I had my first winning cash game session online in like the past two or three weeks. I only made like 3/4 of a buy in, but it was still good to finish positive. I have tried playing 2/4 quite a bit lately as I am adequately rolled for the game but every time I tried it, I would get smacked for about 2 buy ins and would run really poorly. I only played 200 hands of 1/2 today and floated around even for the majority of the time with no big hands or big decisions. Then towards the end of my session this hand came up: http://www.pokerhand.org/?1283351. This hand is pretty standard but I want to go through my thought process and then maybe analyze it deeper to see if I played it optimally. Preflop is a very easy call with only a 3x raise and another caller because I am getting way too good of implied odds to fold, especially since both players are about full stacked. The flop was perfect for my hand in a raised pot, and I decided to check raise because I felt pretty confident that a continuation bet would occur a good majority of the time. The original raiser made a very weak bet of $4 into a $19 pot, meaning he was either very weak or very strong and was trying to induce a raise. The other caller flat called, which made me believe he was on some sort of draw like diamonds or 109, etc.
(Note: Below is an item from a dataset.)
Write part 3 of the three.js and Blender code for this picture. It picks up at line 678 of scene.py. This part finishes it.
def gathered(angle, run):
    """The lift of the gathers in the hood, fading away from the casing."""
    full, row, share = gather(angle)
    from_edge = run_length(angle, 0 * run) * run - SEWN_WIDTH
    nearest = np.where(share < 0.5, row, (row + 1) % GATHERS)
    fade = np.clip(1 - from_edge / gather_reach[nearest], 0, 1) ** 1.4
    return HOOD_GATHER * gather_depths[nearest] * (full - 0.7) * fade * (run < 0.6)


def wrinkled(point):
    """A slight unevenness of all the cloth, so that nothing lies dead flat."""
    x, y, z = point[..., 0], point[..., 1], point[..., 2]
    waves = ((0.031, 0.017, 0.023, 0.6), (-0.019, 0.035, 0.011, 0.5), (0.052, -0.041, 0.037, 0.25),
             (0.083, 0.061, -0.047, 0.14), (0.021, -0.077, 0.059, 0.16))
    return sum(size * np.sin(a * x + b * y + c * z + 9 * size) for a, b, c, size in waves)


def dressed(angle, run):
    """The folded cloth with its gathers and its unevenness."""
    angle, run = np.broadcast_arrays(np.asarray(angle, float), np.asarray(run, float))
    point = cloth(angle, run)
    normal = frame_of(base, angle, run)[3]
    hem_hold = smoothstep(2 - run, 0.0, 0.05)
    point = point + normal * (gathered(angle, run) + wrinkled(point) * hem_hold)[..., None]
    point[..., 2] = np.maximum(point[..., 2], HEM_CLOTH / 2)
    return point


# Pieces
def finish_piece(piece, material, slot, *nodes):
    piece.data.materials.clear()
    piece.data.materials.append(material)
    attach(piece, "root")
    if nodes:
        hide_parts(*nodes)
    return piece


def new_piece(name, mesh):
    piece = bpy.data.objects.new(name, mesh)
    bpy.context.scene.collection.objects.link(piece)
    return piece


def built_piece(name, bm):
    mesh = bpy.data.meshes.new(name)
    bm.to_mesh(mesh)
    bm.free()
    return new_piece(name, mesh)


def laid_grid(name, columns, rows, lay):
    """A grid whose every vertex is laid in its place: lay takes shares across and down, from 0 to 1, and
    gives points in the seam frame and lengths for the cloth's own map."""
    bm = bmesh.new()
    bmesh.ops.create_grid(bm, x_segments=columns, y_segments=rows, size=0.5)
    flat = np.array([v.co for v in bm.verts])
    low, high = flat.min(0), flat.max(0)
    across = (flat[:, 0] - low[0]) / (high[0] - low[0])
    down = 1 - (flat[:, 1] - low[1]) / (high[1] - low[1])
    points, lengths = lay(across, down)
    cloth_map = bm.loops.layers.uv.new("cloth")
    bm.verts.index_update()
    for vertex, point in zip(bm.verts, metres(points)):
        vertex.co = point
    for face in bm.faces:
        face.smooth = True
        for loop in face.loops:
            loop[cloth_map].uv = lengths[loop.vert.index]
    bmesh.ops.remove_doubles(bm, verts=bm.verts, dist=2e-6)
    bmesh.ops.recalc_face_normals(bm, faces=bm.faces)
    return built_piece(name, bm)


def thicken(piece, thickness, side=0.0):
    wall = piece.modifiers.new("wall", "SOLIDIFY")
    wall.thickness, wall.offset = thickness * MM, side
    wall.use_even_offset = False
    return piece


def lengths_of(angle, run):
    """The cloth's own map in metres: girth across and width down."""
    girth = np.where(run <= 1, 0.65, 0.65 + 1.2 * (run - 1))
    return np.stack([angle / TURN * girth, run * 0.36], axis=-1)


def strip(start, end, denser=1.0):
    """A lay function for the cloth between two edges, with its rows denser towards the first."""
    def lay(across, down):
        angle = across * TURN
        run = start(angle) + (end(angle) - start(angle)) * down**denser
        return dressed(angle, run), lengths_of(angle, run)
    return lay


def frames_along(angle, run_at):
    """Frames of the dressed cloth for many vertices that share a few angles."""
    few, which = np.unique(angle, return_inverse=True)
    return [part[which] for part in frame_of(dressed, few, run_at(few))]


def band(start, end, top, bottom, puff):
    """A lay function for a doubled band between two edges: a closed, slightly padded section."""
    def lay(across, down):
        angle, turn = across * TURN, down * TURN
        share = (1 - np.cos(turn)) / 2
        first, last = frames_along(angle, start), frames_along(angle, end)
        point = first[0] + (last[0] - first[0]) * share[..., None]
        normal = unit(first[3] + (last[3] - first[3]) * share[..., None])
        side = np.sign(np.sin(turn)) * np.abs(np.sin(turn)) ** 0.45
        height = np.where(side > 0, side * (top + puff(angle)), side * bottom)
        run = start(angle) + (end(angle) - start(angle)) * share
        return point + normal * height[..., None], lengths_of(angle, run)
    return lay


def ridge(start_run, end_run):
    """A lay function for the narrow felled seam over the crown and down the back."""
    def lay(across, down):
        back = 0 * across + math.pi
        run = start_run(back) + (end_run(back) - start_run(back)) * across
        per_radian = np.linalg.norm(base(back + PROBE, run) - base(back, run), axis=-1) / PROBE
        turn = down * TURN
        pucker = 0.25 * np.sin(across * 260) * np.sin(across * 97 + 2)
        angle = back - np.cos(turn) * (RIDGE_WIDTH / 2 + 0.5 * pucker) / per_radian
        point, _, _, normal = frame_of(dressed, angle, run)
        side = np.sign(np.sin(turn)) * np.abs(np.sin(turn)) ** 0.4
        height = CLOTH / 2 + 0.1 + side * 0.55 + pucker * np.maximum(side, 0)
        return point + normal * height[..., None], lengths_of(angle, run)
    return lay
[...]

I made my checkraise about 4.5x the original bet and the original raiser folded immediately and the other guy just flat called. Here I broke his hand distribution down into about 70% draw and 30% Ace. The turn brought another black Ace, which is actually a very good defining card. My check raise represents a weak/medium strength Ace, a set, or a big draw. When I fired 2/3 pot, I was pricing out any flush or straight draw from calling correctly, yet I was still keeping the bet small enough to extract value from an Ace. His call of my 2/3 pot bet changed my distribution of his hand range to somewhere around 20% draw and 80% Ace. The river blanked off and I value shoved for about the size of the pot. I was pretty confident that he held an Ace, and by making a value shove rather than a value bet like $75, I was taking a line that looked like a busted draw firing one last barrel to win the pot. He tanked for about 15 seconds and then called and I scooped while he showed A10dd (huge flop for him) and immediately left the table.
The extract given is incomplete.